On sauve le processus mais l’enraiement est là

Au final, la COP30 n’a pas tenu sa promesse de passer à l’action.  Le texte final, qui contient bien plus d’invitations que d’injonctions, ne mentionne pas les énergies fossiles et évoque à peine la déforestation — un paradoxe pour un sommet organisé au cœur de l’Amazonie. L’absence des États-Unis n’a pas suffi à provoquer un sursaut collectif ni à faire émerger un leadership chinois parfois espéré, que Pékin continue de refuser, renvoyant la responsabilité à l’Europe. Bien que la Commission européenne ambitionne ce rôle, elle sait aussi qu’elle marche sur des œufs, fragilisée par les récents résultats électoraux et la crainte d’un rejet écologique au sein des sociétés européennes.

Dix ans après l’Accord de Paris et malgré des avancées certaines, l’urgence climatique est pourtant plus manifeste que jamais.
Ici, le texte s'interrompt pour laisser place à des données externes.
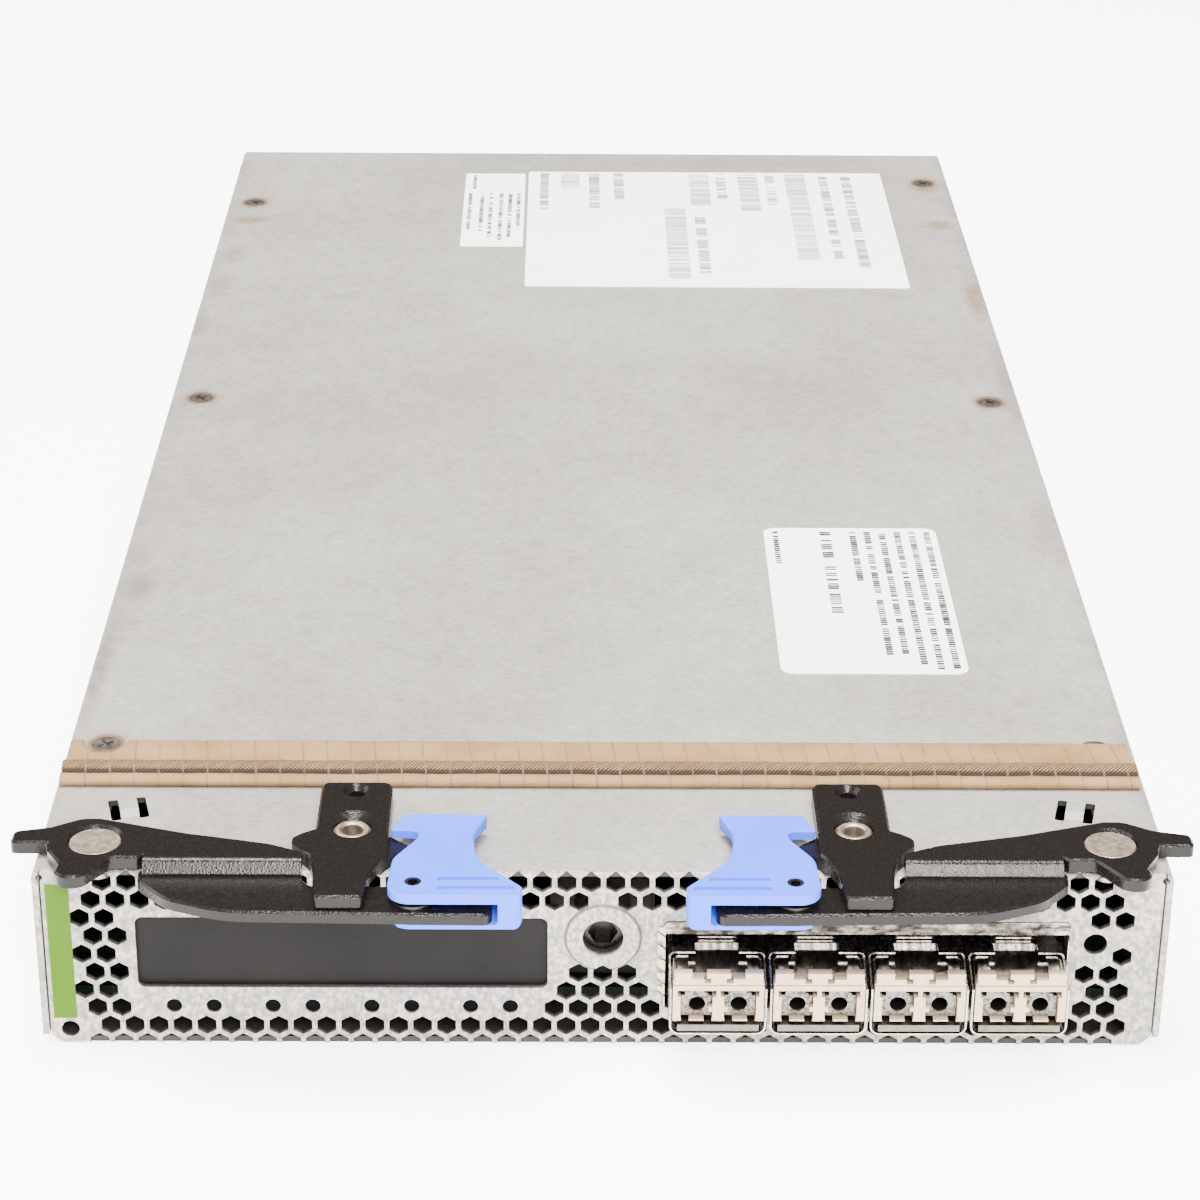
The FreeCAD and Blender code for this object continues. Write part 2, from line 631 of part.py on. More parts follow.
def head_tabs(x):
    """Three tabs that stand along the top of the module's face."""
    low = HEAD_TOP - 0.1
    high = HEAD_TOP + TAB_RISE
    middle = [(x - 1.15, low), (x + 1.15, low), (x + 1.15, high - 0.9), (x + 1.75, high - 0.9),
              (x + 1.75, high), (x - 1.75, high), (x - 1.75, high - 0.9), (x - 1.15, high - 0.9)]
    tabs = [front_prism(middle, FACE, FACE + HEAD_DEPTH)]
    for side in (-1, 1):
        corner = [(x + side * 6.6, low), (x + side * 6.6, high), (x + side * 3.95, high),
                  (x + side * 3.95, high - 1.0), (x + side * 2.2, high - 1.0), (x + side * 2.2, low)]
        tabs.append(front_prism(corner, FACE, FACE + HEAD_DEPTH))
    return tabs


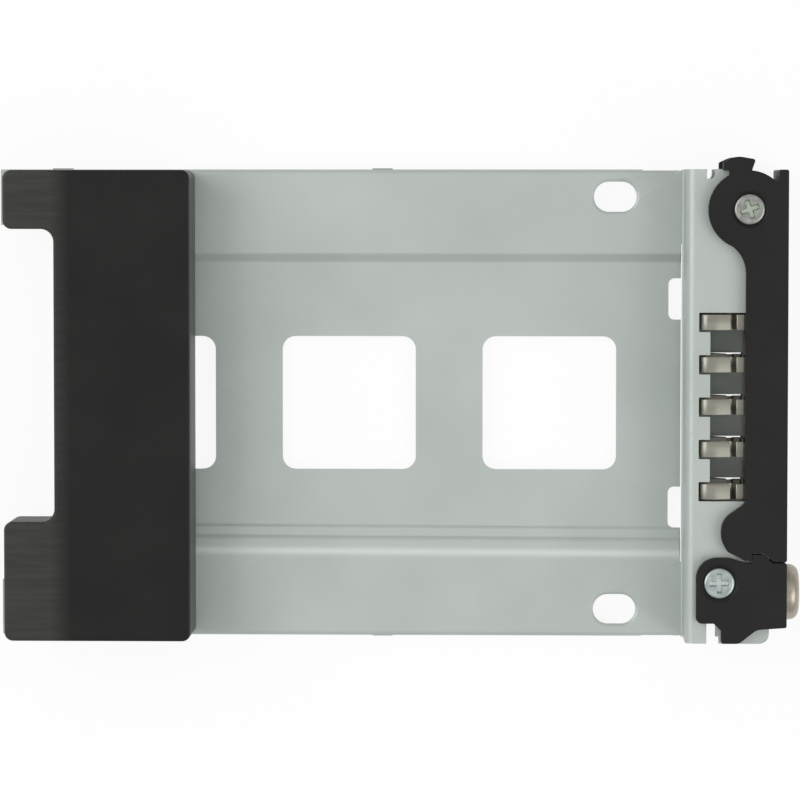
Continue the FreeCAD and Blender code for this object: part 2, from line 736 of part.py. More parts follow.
    nubs = Drawing(body, "side_nubs", "XY", -d.sheet_gauge - d.bend_inner)
    for number in (0, 1):
        start = tray_back + d.nub_rear + number * d.nub_pitch - d.nub_length / 2
        for near, far in ((half_width - t / 2, half_width), (-half_width, t / 2 - half_width)):
            low = near if near.value > 0 else near - d.nub_proud
            high = far + d.nub_proud if near.value > 0 else far
            nubs.rectangle(start, low, start + d.nub_length, high)
    pad(body, nubs, d.runner_drop - d.sheet_gauge - d.bend_inner, True)

    cut_vents(body, "wall_vents", wall_front, t, d.wall_vent_low, d.wall_vent_height, -5, 11)
    rivet_holes = Drawing(body, "rivet_holes", "YZ", wall_front)
    for side in (1, -1):
        rivet_holes.circle(side * rivet_side, d.rivet_rise, d.rivet_radius + d.snug_gap)
    pocket(body, rivet_holes, t)
    cut_flange_shape(body, d.box_height, t, bridged=False)
    return body


# ---------------------------------------------------------------- lower front flange
def make_base_bracket():
    """The lower front flange: an L folded from the same sheet, riveted to the wall's face."""
    body = new_body("base_bracket")
    t = d.sheet_gauge
    section = Drawing(body, "bracket_section", "XZ", -half_width)
    leg_face = wall_front + t
    section.outline([
            (wall_front, -t, bend_outer),
            (lip, -t),
            (lip, 0),
            (leg_face, 0, d.bend_inner),
            (leg_face, d.bracket_leg),
            (wall_front, d.bracket_leg),
        ],
    )
    pad(body, section, d.tray_width)
    rivet_holes = Drawing(body, "rivet_holes", "YZ", leg_face)
    for side in (1, -1):
        rivet_holes.circle(side * rivet_side, d.rivet_rise, d.rivet_radius + d.snug_gap)
    pocket(body, rivet_holes, t)
    # The cut reaches into the fold so that the rolled fingers clear it.
    cut_flange_shape(body, floor_under, t + d.bend_inner, bridged=True)
    return body


def make_rivet(label, side):
    """A round head rivet, set flush behind the wall."""
    body = new_body(label)
    y, z = side * rivet_side, d.rivet_rise
    shank = Drawing(body, "shank", "YZ", wall_rear)
    shank.circle(y, z, d.rivet_radius)
    pad(body, shank, 2 * d.sheet_gauge)
    head = Drawing(body, "head", "YZ", wall_front + d.sheet_gauge)
    head.circle(y, z, d.rivet_head_radius)
    pad(body, head, d.rivet_head_height)
    return body


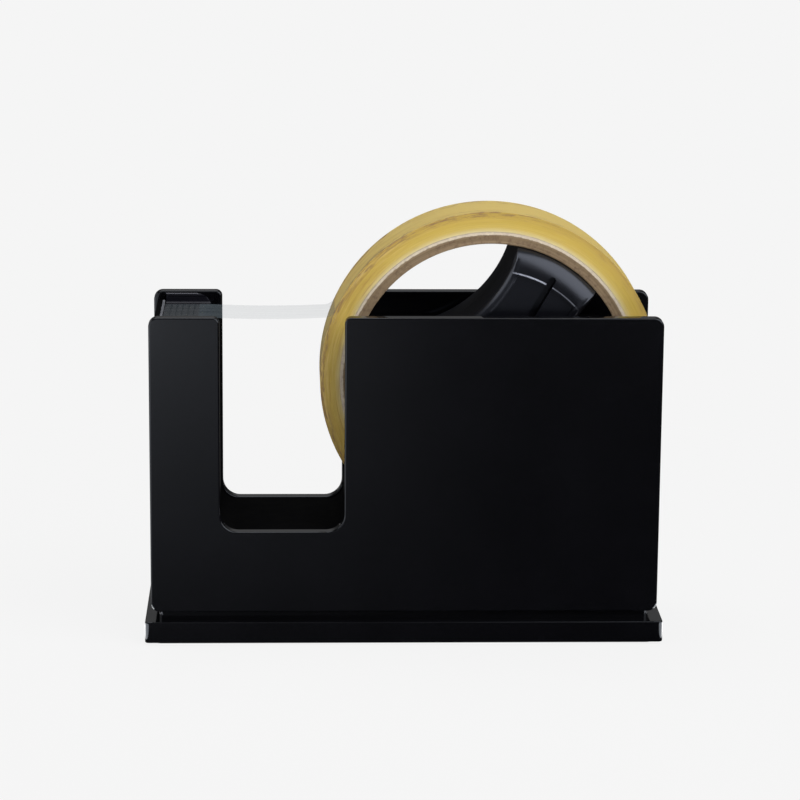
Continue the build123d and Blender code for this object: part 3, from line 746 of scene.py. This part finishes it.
def panel_corners():
    """Right-angled corners of a panel as (x, z, radius), anticlockwise from the foot."""
    left, right = panel_low.x, panel_high.x
    foot, top = panel_low.z, panel_high.z
    notch_left = left + NOTCH_START
    notch_right = notch_left + NOTCH_WIDTH
    floor = top - NOTCH_DEPTH
    return [
        (left, foot, PANEL_CORNER),
        (right, foot, PANEL_CORNER),
        (right, top, PANEL_CORNER),
        (notch_right, top, NOTCH_MOUTH),
        (notch_right, floor, NOTCH_CORNER),
        (notch_left, floor, NOTCH_CORNER),
        (notch_left, top, NOTCH_MOUTH),
        (left, top, PANEL_CORNER),
    ]


def side_panel(name, node, low_y, high_y):
    """Polished panel with a small round along both faces."""
    levels = round_edge(low_y, 1, PANEL_EDGE) + round_edge(high_y, -1, PANEL_EDGE)[::-1]
    rings = []
    for inset, y in levels:
        rings.append([(u, y, v) for u, v in rounded_outline(panel_corners(), inset)])
    panel = make_object(name, *bridge(rings))
    dress(panel, "base", "gloss_panel", node)


def block_ring(half_x, half_y, radius, z, inset=0.0):
    """Level ring round a block with rounded corners."""
    corners = [
        (-half_x, -half_y, radius),
        (half_x, -half_y, radius),
        (half_x, half_y, radius),
        (-half_x, half_y, radius),
    ]
    return [(u, v, z) for u, v in rounded_outline(corners, inset)]


def base_slab():
    """Slab with softened edges, the set-back plinth on it and the pad's seat under it."""
    half_x, half_y = slab_high.x, slab_high.y
    slab_top = slab_high.z - PLINTH_HEIGHT
    seat = (pad_high.x + PAD_GAP, pad_high.y + PAD_GAP, PAD_CORNER + PAD_GAP)
    plinth = (panel_high.x - PLINTH_INSET, rear_high.y - PLINTH_INSET, BASE_CORNER)
    rings = [block_ring(*seat, pad_high.z), block_ring(*seat, slab_low.z)]
    for inset, z in round_edge(slab_low.z, 1, BASE_TOE, 3):
        rings.append(block_ring(half_x, half_y, BASE_CORNER, z, inset))
    for inset, z in round_edge(slab_top, -1, BASE_EDGE)[::-1]:
        rings.append(block_ring(half_x, half_y, BASE_CORNER, z, inset))
    rings.append(block_ring(*plinth, slab_top))
    rings.append(block_ring(*plinth, slab_high.z))
    slab = make_object("weighted_base", *bridge(rings))
    dress(slab, "base", "gloss_base", "base_plate")


# Cutter head ---------------------------------------------------------------------------------

def spaced(low, high, step):
    """Evenly spaced values from low to high, both included."""
    count = max(1, ceil((high - low) / step))
    return [low + (high - low) * index / count for index in range(count + 1)]


def head_sizes():
    """Half widths of the tape rest and of the basin, and where the basin's floor ends."""
    wall = head_high.y - HEAD_RIM_WIDTH
    return TAPE_HALF + PAD_GAP, wall, wall - HEAD_COVE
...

L’année 2025 a marqué le franchissement du premier point de bascule planétaire avec le déclin irréversible des récifs coralliens, et la confirmation que le dépassement — au moins temporaire — du seuil de 1,5 °C est désormais inévitable. Dans ce contexte, le retrait américain et les blocages persistants nourrissent un pessimisme sur l’enraiement du processus onusien. L’emplacement de la prochaine COP a déjà l’objet d’intenses disputes entre la Turquie et l’Australie, qui se sont disputées la présidence jusqu’à la dernière minute. Un compromis inédit fut trouvé en situant la COP31 en Turquie, mais sous présidence australienne. L’on espère que cette dualité n’entravera pas le travail vital de coordination de la présidence. En attendant, la Colombie et les Pays-Bas ont annoncé le lancement d’une « contre-COP », destinée à fédérer une coalition d’États volontaires prêts à avancer sans être freinés par le cheval de Troie russo-saoudien.